I was so excited to get a chance to read this book early! I remember seeing the cover a while back and knowing that this one was going to be one I really wanted to read. I love dystopian books. So the premise of this book was right up my ally.
I love the cover of this book. The way there are really two girls, one standing up and one as a shadow. But you can see they are different people, which is basically what this book is about, people really being two halves of the same whole.
I really wanted to like this book, and, for the most part, I did. but there was something that was kind of off about the main character, West, and about her choices. First I need to say that I was a bit confused with how mature West seemed. She was a 15 year old girl, but she acted much older. This threw me. I understood that the kids in this society were trained from an early age to basically be assassins and I could understand how this might make them grow up faster, but I was taken aback by the fact that there was really nothing 15 about her. I suppose the fact that children can become "actives" at the early age of 10 had something to do with it. She was very strong and stubborn. And she did so many things that made me not want to like her: pushing Chord away, taking the job as a striker, taking forever to decide what she would do about her alt once she became active. I got a bit annoyed and kind of wanted to smack her! Yet, there was something about her voice in this book that pulled me through and make me keep wanting to read it.

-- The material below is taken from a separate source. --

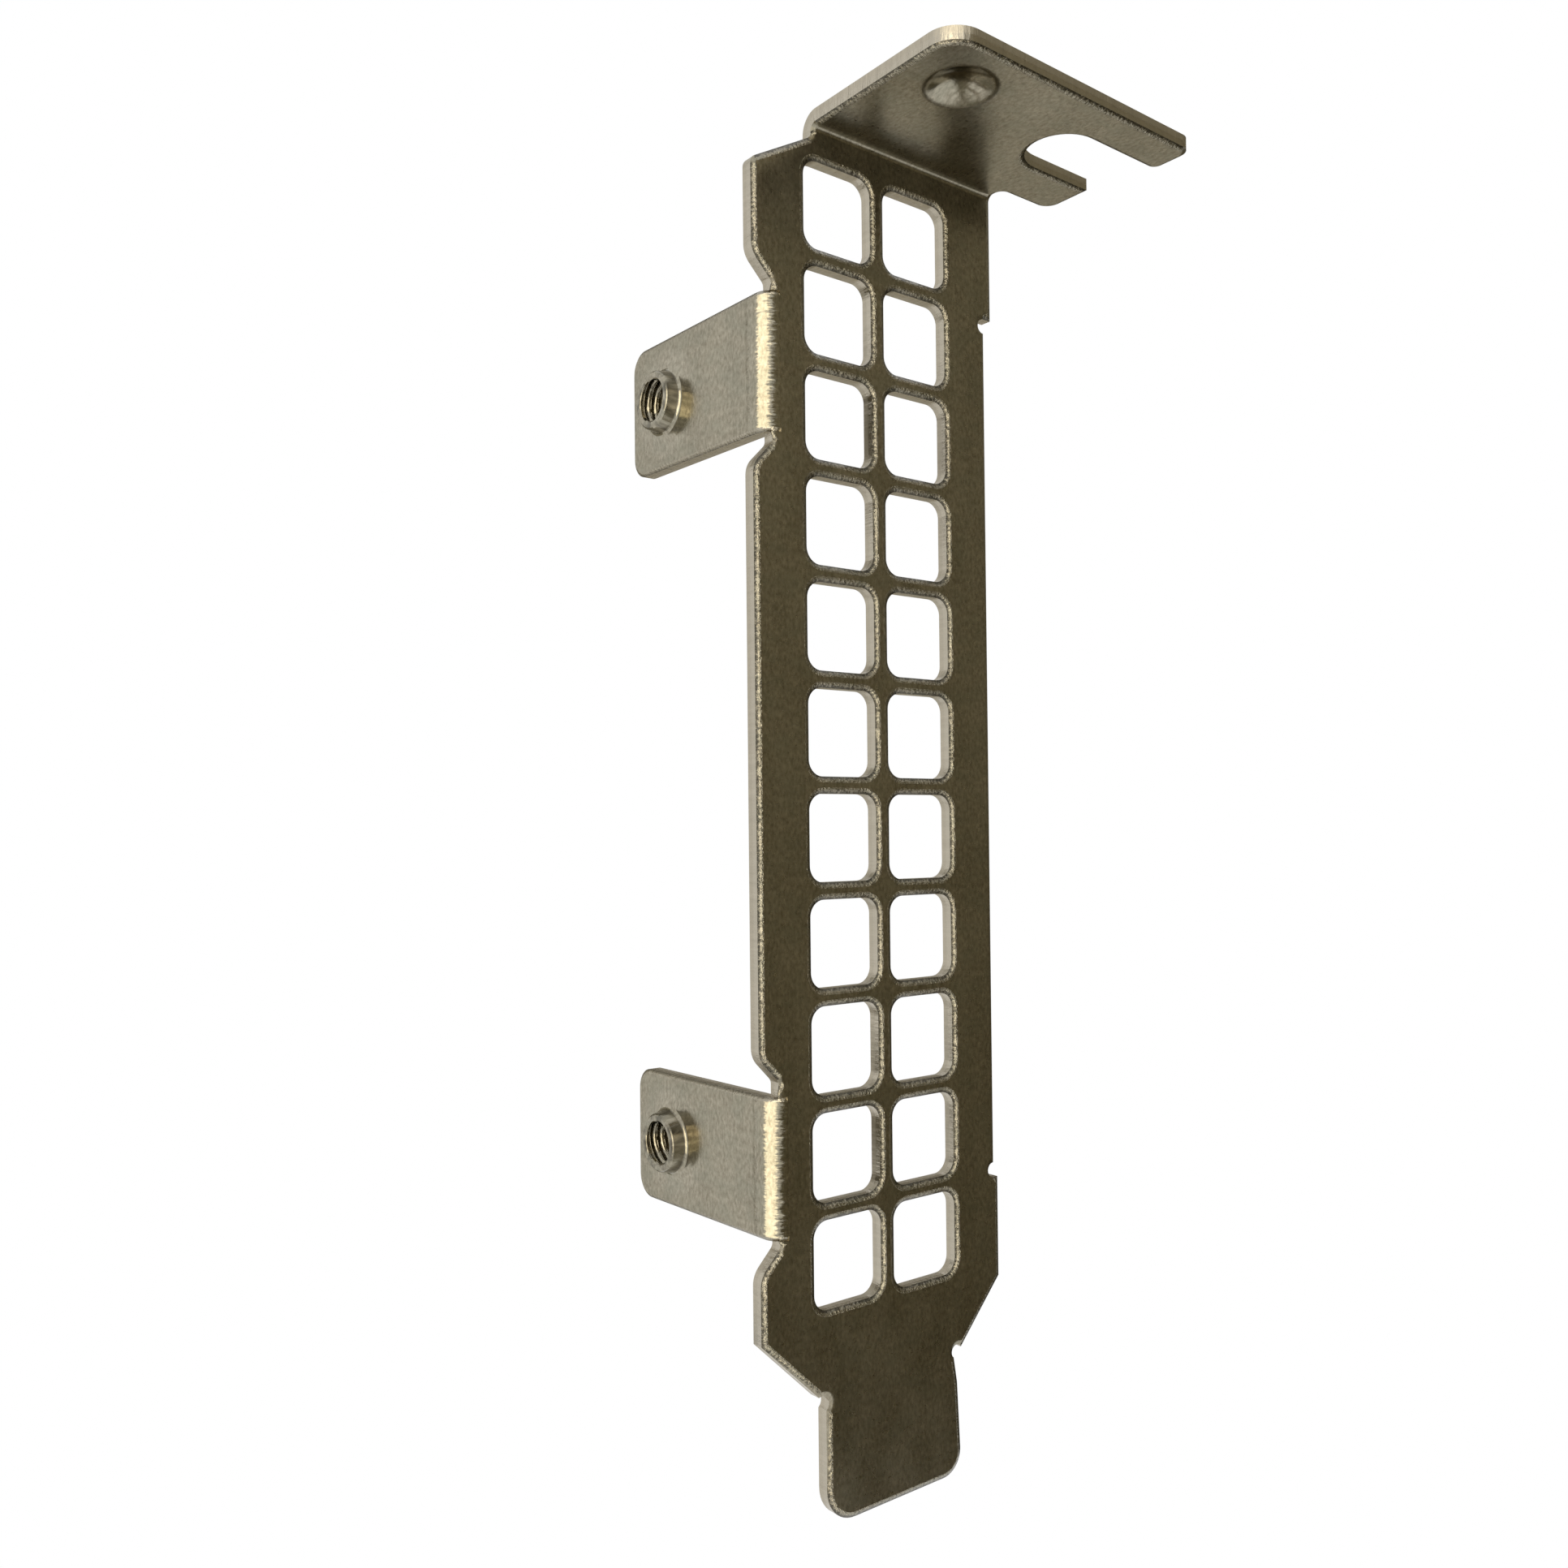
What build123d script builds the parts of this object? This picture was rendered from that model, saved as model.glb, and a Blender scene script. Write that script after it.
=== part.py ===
"""Low profile expansion-card bracket, blanked and folded from one piece of plated sheet steel.

+Z is up, +Y points into the computer case and the vented plate faces -Y.
The origin is the centre of the screw slot's round end, in the plane of the foot's underside.
"""
import os

from build123d import *

# Sheet
sheet = 0.86
foot_bend_inside = 0.30
ear_bend_inside = 0.15
roll_depth = 0.14
roll_width = 0.34
flange_roll_width = 0.24

# Plate, measured from its left edge and down from the foot's underside
plate_width = 18.42
plate_height = 78.34
middle_inset = 0.62
lower_inset = 0.27
upper_block_height = 7.80
lower_block_height = 6.10
corner_cut_height = 3.00
corner_cut_round = 0.60
corner_cut_inside_round = 0.40
edge_relief_radius = 0.45

# Notches of the left edge above and below each ear
notch_reach = 1.32
notch_round = 0.45
upper_notch_above = 0.50
upper_notch_below = 0.62
lower_notch_above = 0.85
lower_notch_below = 0.35
block_slope_height = 1.35
block_round = 1.30

# Tab that drops into the case
tab_left = 4.40
tab_width = 10.36
tab_flare = 0.28
tab_length = 7.22
tab_taper_height = 3.80
tab_taper_left = 3.95
tab_taper_right = 3.50
tab_left_round = 2.00
tab_right_round = 1.40
tab_left_relief_radius = 0.50
tab_left_relief_out = 0.30
tab_left_relief_drop = 0.40
tab_right_relief_radius = 0.40
tab_right_swell = 0.30
tab_right_swell_height = 1.80
tab_right_swell_round = 2.50

# Vents
vent_columns = 2
vent_rows = 11
vent_width = 4.90
vent_round = 0.95
vent_bar_x = 0.99
vent_bar_z = 0.967
vent_left = 3.63
vent_top = 1.91
vent_above_tab = 4.76

# Foot
foot_left = 4.20
foot_depth = 11.43
foot_reach = 23.68
rear_finger_short = 1.02
foot_rear_gap = 1.02
foot_corner_round = 1.80
front_finger_round = 0.80
front_finger_slot_round = 0.50
rear_finger_round = 0.90
rear_finger_slot_round = 0.50
foot_relief_round = 0.60

# Screw slot
slot_width = 4.42
slot_from_left_edge = 17.87
slot_from_face = 6.48

# Dimple pressed up into the foot
dimple_from_left = 7.98
dimple_from_face = 8.04
dimple_radius = 2.05
dimple_depth = 0.58

# Ears
ear_inset = 0.82
ear_height = 7.80
ear_reach = 14.00
ear_round = 1.30
upper_ear_top = 9.95
lower_ear_above_tab = 16.97

# Tapped collars drawn out of the ears
tap_drill_radius = 1.25
collar_from_ear_end = 3.85
collar_tip_radius = 1.72
collar_root_radius = 1.88
collar_height = 1.06
collar_rim_chamfer = 0.14
collar_mouth_chamfer = 0.12
collar_root_round = 0.22
bead_radius = 2.20
bead_height = 0.16
bead_slope = 0.30
hole_entry_chamfer = 0.25

# Planes and lines of the folded sheet
left_edge = -slot_from_left_edge
face_y = slot_from_face
back_y = face_y + sheet
right_edge = left_edge + plate_width
middle_edge = right_edge - middle_inset
lower_edge = right_edge - lower_inset
tab_left_edge = left_edge + tab_left
tab_right_edge = tab_left_edge + tab_width
foot_bend_z = -foot_bend_inside
ear_outer_x = left_edge + ear_inset
ear_inner_x = ear_outer_x + sheet
ear_bend_x = ear_inner_x + ear_bend_inside
ear_end_y = face_y + ear_reach
notch_x = left_edge + notch_reach
tab_shoulder = plate_height - tab_length
lower_block_bottom = tab_shoulder - tab_taper_height
lower_block_top = lower_block_bottom - lower_block_height
lower_ear_top = tab_shoulder - lower_ear_above_tab
ears = (
    (-upper_ear_top, upper_notch_above, upper_notch_below),
    (-lower_ear_top, lower_notch_above, lower_notch_below),
)


def edge_past_ear(ear_top, notch_above, notch_below):
    """Left edge of the plate from the block above an ear to the block below it."""
    ear_bottom = ear_top - ear_height
    above = ear_top + notch_above
    below = ear_bottom - notch_below
    return [
        (left_edge, above + block_slope_height, block_round),
        (notch_x, above, notch_round),
        (notch_x, ear_top, 0),
        (ear_bend_x, ear_top, 0),
        (ear_bend_x, ear_bottom, 0),
        (notch_x, ear_bottom, 0),
        (notch_x, below, notch_round),
        (left_edge, below - block_slope_height, block_round),
    ]


plate_edge = [
    (left_edge + foot_left, foot_bend_z, 0),
    (left_edge + foot_left, foot_bend_z - foot_bend_inside, corner_cut_inside_round),
    (left_edge, -corner_cut_height, corner_cut_round),
    *edge_past_ear(*ears[0]),
    *edge_past_ear(*ears[1]),
    (left_edge, -lower_block_bottom, 0),
    (left_edge + tab_taper_left, -tab_shoulder, 0),
    (tab_left_edge, -tab_shoulder, 0),
    (tab_left_edge, -plate_height, tab_left_round),
    (tab_right_edge, -plate_height, tab_right_round),
    (tab_right_edge - tab_flare, -tab_shoulder - tab_right_swell_height, tab_right_swell_round),
    (tab_right_edge - tab_flare - tab_right_swell, -tab_shoulder, 0),
    (lower_edge - tab_taper_right, -tab_shoulder, 0),
    (lower_edge, -lower_block_bottom, 0),
    (lower_edge, -lower_block_top, 0),
    (middle_edge, -lower_block_top, 0),
    (middle_edge, -upper_block_height, 0),
    (right_edge, -upper_block_height, 0),
    (right_edge, foot_bend_z, 0),
]
reliefs = [
    (middle_edge, -upper_block_height - edge_relief_radius, edge_relief_radius),
    (middle_edge, -lower_block_top + edge_relief_radius, edge_relief_radius),
    (
        tab_left_edge - tab_left_relief_out,
        -tab_shoulder - tab_left_relief_drop,
        tab_left_relief_radius,
    ),
    (tab_right_edge - tab_flare, -tab_shoulder, tab_right_relief_radius),
]
vent_field_height = tab_shoulder - vent_above_tab - vent_top
vent_pitch_x = vent_width + vent_bar_x
vent_pitch_z = (vent_field_height + vent_bar_z) / vent_rows
vent_height = vent_pitch_z - vent_bar_z
vent_grid_x = left_edge + vent_left + vent_width / 2 + (vent_columns - 1) * vent_pitch_x / 2
vent_grid_z = -vent_top - vent_field_height / 2

# The two ears for the card, each folded back from the plate
with BuildPart() as card_ears:
    for ear_top, _, _ in ears:
        ear_bottom = ear_top - ear_height
        with BuildSketch(Plane.XY.offset(ear_bottom)) as ear_section:
            with BuildLine():
                FilletPolyline(
                    [
                        (ear_bend_x + sheet, face_y),
                        (ear_outer_x, face_y),
                        (ear_outer_x, ear_end_y),
                        (ear_inner_x, ear_end_y),
                        (ear_inner_x, back_y),
                        (ear_bend_x + sheet, back_y),
                    ],
                    radius=[0, ear_bend_inside + sheet, 0, 0, ear_bend_inside, 0],
                    close=True,
                )
            make_face()
        extrude(amount=ear_height)
    far_corners = card_ears.edges().filter_by(Axis.X).group_by(Axis.Y)[-1]
    fillet(far_corners, ear_round)
    outer_faces = card_ears.faces().group_by(SortBy.AREA)[-1].group_by(Axis.X)[0]
    for face in outer_faces:
        chamfer(face.edges(), flange_roll_width, roll_depth, reference=face)

    # Tapped collars, drawn outwards round the two card screw holes
    for ear_top, _, _ in ears:
        ear_centre_z = ear_top - ear_height / 2
        collar_plane = Plane(
            origin=(ear_outer_x, ear_end_y - collar_from_ear_end, ear_centre_z),
            x_dir=(0, 1, 0),
            z_dir=(0, 0, 1),
        )
        with BuildSketch(collar_plane) as collar_section:
            with BuildLine():
                FilletPolyline(
                    [
                        (tap_drill_radius / 2, -sheet / 2),
                        (bead_radius + bead_slope, -sheet / 2),
                        (bead_radius + bead_slope, 0),
                        (bead_radius, bead_height),
                        (collar_root_radius, bead_height),
                        (collar_tip_radius, collar_height - collar_rim_chamfer),
                        (collar_tip_radius - collar_rim_chamfer, collar_height),
                        (tap_drill_radius / 2, collar_height),
                    ],
                    radius=[0, 0, 0, 0, collar_root_round, 0, 0, 0],
                    close=True,
                )
            make_face()
        revolve(axis=Axis(collar_plane.origin, (1, 0, 0)))
        with BuildSketch(collar_plane) as bore_section:
            with BuildLine():
                Polyline(
                    (0, -sheet),
                    (tap_drill_radius + hole_entry_chamfer, -sheet),
                    (tap_drill_radius, hole_entry_chamfer - sheet),
                    (tap_drill_radius, collar_height - collar_mouth_chamfer),
                    (tap_drill_radius + collar_mouth_chamfer, collar_height),
                    (0, collar_height),
                    close=True,
                )
            make_face()
        revolve(axis=Axis(collar_plane.origin, (1, 0, 0)), mode=Mode.SUBTRACT)

# The whole folded sheet
with BuildPart() as bracket:
    # Vented plate
    with BuildSketch(Plane.XZ.offset(-back_y)) as plate_outline:
        with BuildLine():
            FilletPolyline(
                [(x, z) for x, z, _ in plate_edge],
                radius=[r for _, _, r in plate_edge],
                close=True,
            )
        make_face()
        for x, z, radius in reliefs:
            with Locations((x, z)):
                Circle(radius, mode=Mode.SUBTRACT)
        with Locations((vent_grid_x, vent_grid_z)):
            with GridLocations(vent_pitch_x, vent_pitch_z, vent_columns, vent_rows):
                RectangleRounded(vent_width, vent_height, vent_round, mode=Mode.SUBTRACT)
    extrude(amount=sheet)

    # Foot with its open screw slot
    foot_end = left_edge + foot_reach
    rear_finger_end = foot_end - rear_finger_short
    with BuildSketch(Plane.XY) as foot_outline:
        with BuildLine():
            FilletPolyline(
                [
                    (left_edge + foot_left, face_y - foot_bend_inside),
                    (left_edge + foot_left, face_y - foot_depth),
                    (foot_end, face_y - foot_depth),
                    (foot_end, 0),
                    (rear_finger_end, 0),
                    (rear_finger_end, face_y - foot_rear_gap),
                    (right_edge, face_y - foot_rear_gap),
                    (right_edge, face_y - foot_bend_inside),
                ],
                radius=[
                    0, foot_corner_round, front_finger_round, 0,
                    0, rear_finger_round, foot_relief_round, 0,
                ],
                close=True,
            )
        make_face()
        Circle(slot_width / 2, mode=Mode.SUBTRACT)
        Rectangle(foot_end, slot_width, align=(Align.MIN, Align.CENTER), mode=Mode.SUBTRACT)
        slot_corners = foot_outline.vertices().filter_by_position(Axis.Y, -slot_width, slot_width)
        slot_corners = slot_corners.sort_by(Axis.X)
        fillet(slot_corners[-1], front_finger_slot_round)
        fillet(slot_corners[-2], rear_finger_slot_round)
    extrude(amount=sheet)

    # Fold between plate and foot
    with BuildSketch(Plane.YZ.offset(left_edge + foot_left)) as foot_fold:
        with Locations((face_y - foot_bend_inside, foot_bend_z)):
            Circle(foot_bend_inside + sheet)
            Circle(foot_bend_inside, mode=Mode.SUBTRACT)
            Rectangle(sheet * 2, sheet * 2, align=(Align.MIN, Align.MIN), mode=Mode.INTERSECT)
    extrude(amount=plate_width - foot_left)

    # Soft rounding along every edge on the side the punch entered, which runs on smoothly round the foot
    front_face = bracket.faces().group_by(SortBy.AREA)[-1].sort_by(Axis.Y)[0]
    fold_line = front_face.edges().sort_by(Axis.Z)[-1]
    near_ears = (notch_x + roll_depth, ear_bend_x + roll_depth / 2)
    ear_joints = front_face.edges().filter_by_position(Axis.X, *near_ears)
    rolled = front_face.edges() - ear_joints - [fold_line]
    chamfer(rolled, roll_width, roll_depth, reference=front_face)

    # Dimple: a shallow dome of one wall thickness pushed up out of the foot
    dimple_plane = Plane(
        origin=(left_edge + dimple_from_left, face_y - dimple_from_face, 0),
        x_dir=(1, 0, 0),
        z_dir=(0, -1, 0),
    )
    dome_sphere = (dimple_radius**2 + dimple_depth**2) / (2 * dimple_depth)
    for rise, mode in ((sheet, Mode.ADD), (0, Mode.SUBTRACT)):
        with BuildSketch(dimple_plane) as dome_section:
            with Locations((0, rise + dimple_depth - dome_sphere)):
                Circle(dome_sphere)
            Rectangle(
                dimple_radius, rise + sheet / 2 + dimple_depth,
                align=(Align.MIN, Align.MIN), mode=Mode.INTERSECT,
            )
        revolve(axis=Axis(dimple_plane.origin, (0, 0, 1)), mode=mode)

    add(card_ears.part)

bracket.part.label = "bracket"
os.makedirs("parts", exist_ok=True)
export_step(bracket.part, "parts/bracket.step")
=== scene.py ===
import math

import bmesh
import bpy
from mathutils import Matrix, Vector

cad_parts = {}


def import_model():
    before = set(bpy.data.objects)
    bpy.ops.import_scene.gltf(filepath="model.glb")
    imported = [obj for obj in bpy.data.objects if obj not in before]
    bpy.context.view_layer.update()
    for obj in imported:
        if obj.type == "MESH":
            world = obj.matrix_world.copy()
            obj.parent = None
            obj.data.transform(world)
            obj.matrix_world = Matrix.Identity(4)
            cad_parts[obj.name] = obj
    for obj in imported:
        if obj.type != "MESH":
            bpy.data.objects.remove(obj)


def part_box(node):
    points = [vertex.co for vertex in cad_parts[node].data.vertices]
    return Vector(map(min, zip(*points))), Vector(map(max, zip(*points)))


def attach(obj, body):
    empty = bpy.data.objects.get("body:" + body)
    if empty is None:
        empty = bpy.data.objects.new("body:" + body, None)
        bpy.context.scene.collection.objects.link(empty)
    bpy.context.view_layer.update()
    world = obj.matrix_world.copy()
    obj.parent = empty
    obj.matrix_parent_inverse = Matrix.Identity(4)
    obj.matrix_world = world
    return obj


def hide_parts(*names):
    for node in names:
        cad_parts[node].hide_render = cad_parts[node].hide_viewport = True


bl_info = {
    "name": "Card bracket",
    "version": (1, 0, 0),
    "blender": (4, 5, 0),
    "location": "3D View > Sidebar > Bracket",
    "description": "Dresses a folded sheet metal card bracket and lights it",
    "category": "Object",
}

MM = 0.001
NODE = "bracket"
BODY = "root"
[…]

Chord, well, he's the ultimate in wanting to keep someone he loves safe. The relationship between him and West is one of mutual friendship through West's brother, Lucas. But there are certainly underlying tones to what they have from the very beginning, despite their age difference. Chord goes to extreme lengths to keep West sage, even when she doesn't think he's around. I would love to see some of this book told from his POV, or a novella that tells some of it from his POV. It would be great to get his feelings and hear his thoughts. Despite West pushing him away through almost this entire book, he still stands by her side. He is loyal and loving, certainly caring to a fault. I love this about him. It draws me to his character and makes me really like him.
While the plot for this book is very interesting, I found it to be a bit slow at points. There certainly is some action, but the time frames of so much seems to be off. One minute West is learning to be a striker, and immediately she becomes an active. Then she's still taking jobs, while trying to hunt her own Alt, or stay away from her Alt. But she talks about all these strikes she has been on, that just seem like they could not have happened given the time frame of the book. This really bothered me. And, even though I read the book fairly fast, I just couldn't get over the idea that things kind of seemed out of place and jumpy. The book also slowed a lot after a quarter of the way through. I wanted to see more action, more stuff between West and Chord, more movement, but it just wasn't there. And finally about three quarters of the way in, things really picked back up and I was back to rooting for West to win.
The end pretty much wrapped things up, which makes me wonder where the second book in this series will even go. I also didn't feel as much of a connection to West as I would have liked. I didn't have any sympathy for her, I felt like she didn't really have the desperation. I thought she would before actually becoming a striker. It was so fast, one minute she's a student, the next, boom, she's a striker. There really wasn't that thought process of what she went through to come to the conclusion that doing it was her one and only hope of living. I was also kind of baffled by the fact that there really wasn't more violence in this book. I mean, after all, there must have been so many kids running around looking for their Alts as it seemed like a pretty large area. But I didn't get the sense that people were really frightened for their lives because a killing could happen at any time. And I was a bit baffled by how the strikers actually were able to evade the government so well. The last thing that bothered me is that we don't get insight into the government at all. In most dystopian books, there are characters who represent the government and we get a sense of what they believe is right and wrong. There was absolutely NONE of that in this book. We never saw any governmental people at all. So how was I supposed to really think that these people would uphold the rules of how you were allowed to kill your Alt or the consequences of killing someone's Alt for them. It just didn't make as much sense as I would have liked.
All in all, I did enjoy the read. I think the banter and relationship between Chord and West made up my most favorite parts of the book. I liked it because while you could sense the tension between them. The fact that they were walking the thin line of friend versus love interest yet it wasn't such an absurd notion that they might end up together because they were childhood friends. And it wasn't what ruled the book (as happens in so many YA books these days).
So I give this book a 3, still good in my book, but I really think the author could have done so much more with it to make it even better. I am interested to see where she takes the sequel.
"*I received a copy of this book for free to review, this in no way influenced my review, all opinions are 100% honest and my own."
"Thanks to the publisher or author for sending me this copy!"